* BEGIN COLLECTED MATERIAL *
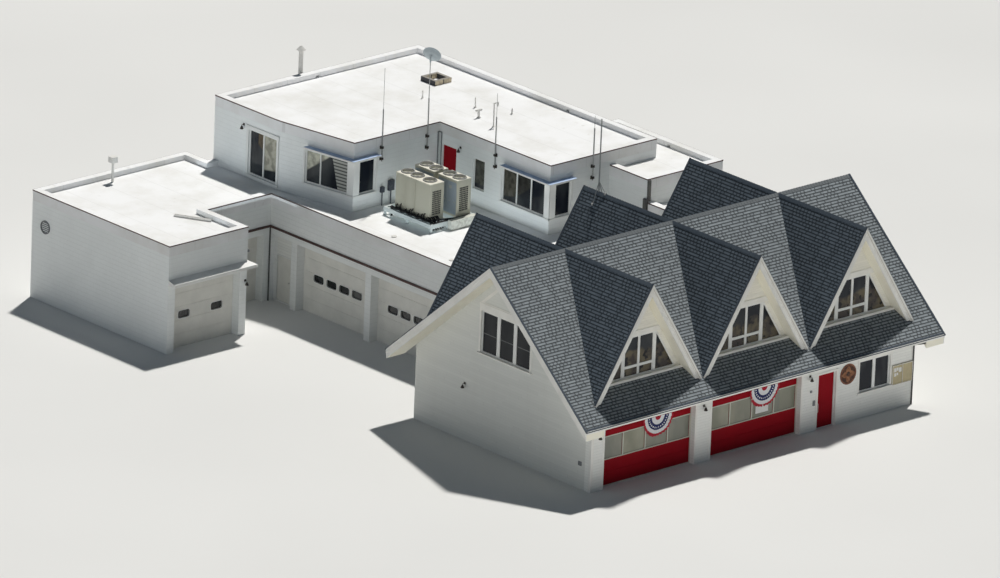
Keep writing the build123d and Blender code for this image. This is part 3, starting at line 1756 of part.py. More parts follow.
boxes = [solid.bounding_box() for solids in parts.values() for solid in solids]
centre_x = (min(box.min.X for box in boxes) + max(box.max.X for box in boxes)) / 2
centre_y = (min(box.min.Y for box in boxes) + max(box.max.Y for box in boxes)) / 2

os.makedirs("parts", exist_ok=True)
for name, solids in parts.items():
    moved = [Pos(-centre_x, -centre_y, 0) * solid for solid in solids]
    export_step(Compound(children=moved) if len(moved) > 1 else moved[0], f"parts/{name}.step")

print("origin", centre_x, centre_y, "nodes", len(parts))
print("entry hinge", entry_hinge)
print("courtyard hinge", courtyard_hinge)
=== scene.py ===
import math

import bmesh
import bpy
from mathutils import Matrix, Vector


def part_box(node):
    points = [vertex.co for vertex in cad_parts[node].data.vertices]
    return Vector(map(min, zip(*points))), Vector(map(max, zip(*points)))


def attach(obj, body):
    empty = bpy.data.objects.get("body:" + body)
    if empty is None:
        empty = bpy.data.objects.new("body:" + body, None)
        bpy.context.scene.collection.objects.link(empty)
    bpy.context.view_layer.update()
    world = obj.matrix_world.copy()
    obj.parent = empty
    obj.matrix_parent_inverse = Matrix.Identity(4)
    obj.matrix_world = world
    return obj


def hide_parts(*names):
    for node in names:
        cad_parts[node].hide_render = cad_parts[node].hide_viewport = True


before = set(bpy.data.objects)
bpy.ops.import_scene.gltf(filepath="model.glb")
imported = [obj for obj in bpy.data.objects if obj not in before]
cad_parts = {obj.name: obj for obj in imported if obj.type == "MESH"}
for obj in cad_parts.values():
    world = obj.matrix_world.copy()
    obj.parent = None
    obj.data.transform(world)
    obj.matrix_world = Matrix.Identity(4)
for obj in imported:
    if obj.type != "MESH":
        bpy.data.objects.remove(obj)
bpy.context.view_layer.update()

# Places are given in metres from the hall's front left ground corner: X along the front,
# Y back, Z up. at() moves them into the shared frame.
corner_x, corner_y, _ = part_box("front_header")[0]


def at(x, y, z):
    """A place measured from the hall's corner, in the shared frame."""
    return (x + corner_x, y + corner_y, z)


def ends(node, axis):
    """A CAD node's low and high end on an axis, from the hall's corner, to 0.1 mm."""
    start = {"x": corner_x, "y": corner_y, "z": 0.0}[axis]
    return [round(point["xyz".index(axis)] - start, 4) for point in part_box(node)]


def link(name, data):
    """A new object with the given data, in the scene."""
    made = bpy.data.objects.new(name, data)
    bpy.context.collection.objects.link(made)
    return made


# Main sizes: the front's bays, the roof's ridge and eaves, and the low roof's height
bay_width = 5.12
doors_start, doors_end = ends("front_garage_doors", "x")
bays = [doors_start, doors_end - bay_width]
door_face = ends("front_garage_doors", "y")[0]
door_top = ends("front_garage_doors", "z")[1]
hall_length = ends("front_header", "x")[1]
hall_depth = ends("hall_back_wall", "y")[1]
front_eave, ridge_y = ends("roof_front_slope", "y")
ridge_z = ends("roof_front_slope", "z")[1]
eave_z = ends("eave_boards", "z")[1]
main_run = ridge_y - front_eave
main_rise = (ridge_z - eave_z) / main_run
cross_rise = 1.5728
gable_start = ends("gable_right_slopes", "x")[0]
gable_end = ends("gable_left_slopes", "x")[1]
gables = [gable_start, (gable_start + gable_end) / 2, gable_end]
low_roof = ends("air_unit_frame", "z")[0]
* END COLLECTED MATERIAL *
* [SET EXERCISE] Output the complete data exactly as written.

* [SOLUTION TO THE EXERCISE]
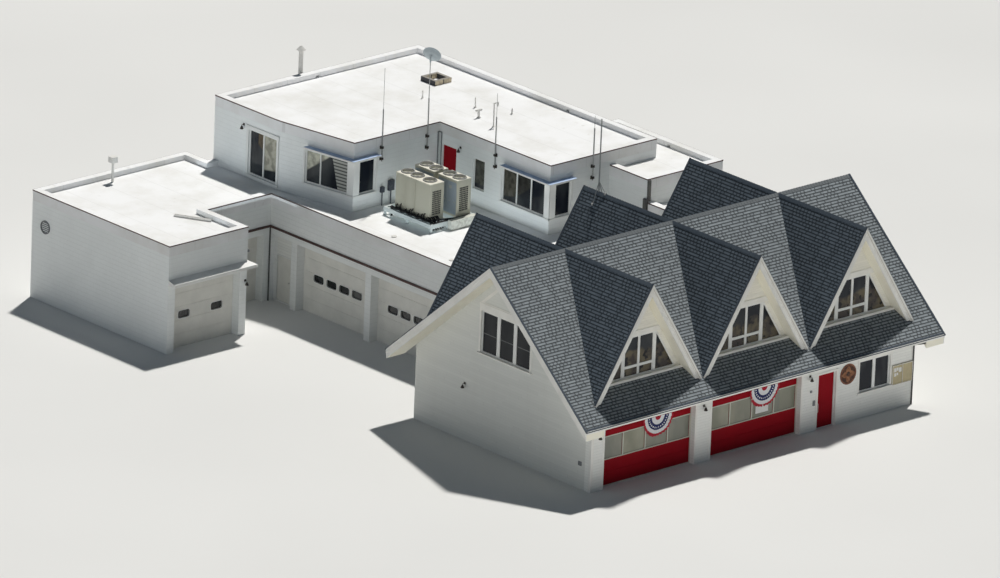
Keep writing the build123d and Blender code for this image. This is part 3, starting at line 1756 of part.py. More parts follow.
boxes = [solid.bounding_box() for solids in parts.values() for solid in solids]
centre_x = (min(box.min.X for box in boxes) + max(box.max.X for box in boxes)) / 2
centre_y = (min(box.min.Y for box in boxes) + max(box.max.Y for box in boxes)) / 2

os.makedirs("parts", exist_ok=True)
for name, solids in parts.items():
    moved = [Pos(-centre_x, -centre_y, 0) * solid for solid in solids]
    export_step(Compound(children=moved) if len(moved) > 1 else moved[0], f"parts/{name}.step")

print("origin", centre_x, centre_y, "nodes", len(parts))
print("entry hinge", entry_hinge)
print("courtyard hinge", courtyard_hinge)
=== scene.py ===
import math

import bmesh
import bpy
from mathutils import Matrix, Vector


def part_box(node):
    points = [vertex.co for vertex in cad_parts[node].data.vertices]
    return Vector(map(min, zip(*points))), Vector(map(max, zip(*points)))


def attach(obj, body):
    empty = bpy.data.objects.get("body:" + body)
    if empty is None:
        empty = bpy.data.objects.new("body:" + body, None)
        bpy.context.scene.collection.objects.link(empty)
    bpy.context.view_layer.update()
    world = obj.matrix_world.copy()
    obj.parent = empty
    obj.matrix_parent_inverse = Matrix.Identity(4)
    obj.matrix_world = world
    return obj


def hide_parts(*names):
    for node in names:
        cad_parts[node].hide_render = cad_parts[node].hide_viewport = True


before = set(bpy.data.objects)
bpy.ops.import_scene.gltf(filepath="model.glb")
imported = [obj for obj in bpy.data.objects if obj not in before]
cad_parts = {obj.name: obj for obj in imported if obj.type == "MESH"}
for obj in cad_parts.values():
    world = obj.matrix_world.copy()
    obj.parent = None
    obj.data.transform(world)
    obj.matrix_world = Matrix.Identity(4)
for obj in imported:
    if obj.type != "MESH":
        bpy.data.objects.remove(obj)
bpy.context.view_layer.update()

# Places are given in metres from the hall's front left ground corner: X along the front,
# Y back, Z up. at() moves them into the shared frame.
corner_x, corner_y, _ = part_box("front_header")[0]


def at(x, y, z):
    """A place measured from the hall's corner, in the shared frame."""
    return (x + corner_x, y + corner_y, z)


def ends(node, axis):
    """A CAD node's low and high end on an axis, from the hall's corner, to 0.1 mm."""
    start = {"x": corner_x, "y": corner_y, "z": 0.0}[axis]
    return [round(point["xyz".index(axis)] - start, 4) for point in part_box(node)]


def link(name, data):
    """A new object with the given data, in the scene."""
    made = bpy.data.objects.new(name, data)
    bpy.context.collection.objects.link(made)
    return made


# Main sizes: the front's bays, the roof's ridge and eaves, and the low roof's height
bay_width = 5.12
doors_start, doors_end = ends("front_garage_doors", "x")
bays = [doors_start, doors_end - bay_width]
door_face = ends("front_garage_doors", "y")[0]
door_top = ends("front_garage_doors", "z")[1]
hall_length = ends("front_header", "x")[1]
hall_depth = ends("hall_back_wall", "y")[1]
front_eave, ridge_y = ends("roof_front_slope", "y")
ridge_z = ends("roof_front_slope", "z")[1]
eave_z = ends("eave_boards", "z")[1]
main_run = ridge_y - front_eave
main_rise = (ridge_z - eave_z) / main_run
cross_rise = 1.5728
gable_start = ends("gable_right_slopes", "x")[0]
gable_end = ends("gable_left_slopes", "x")[1]
gables = [gable_start, (gable_start + gable_end) / 2, gable_end]
low_roof = ends("air_unit_frame", "z")[0]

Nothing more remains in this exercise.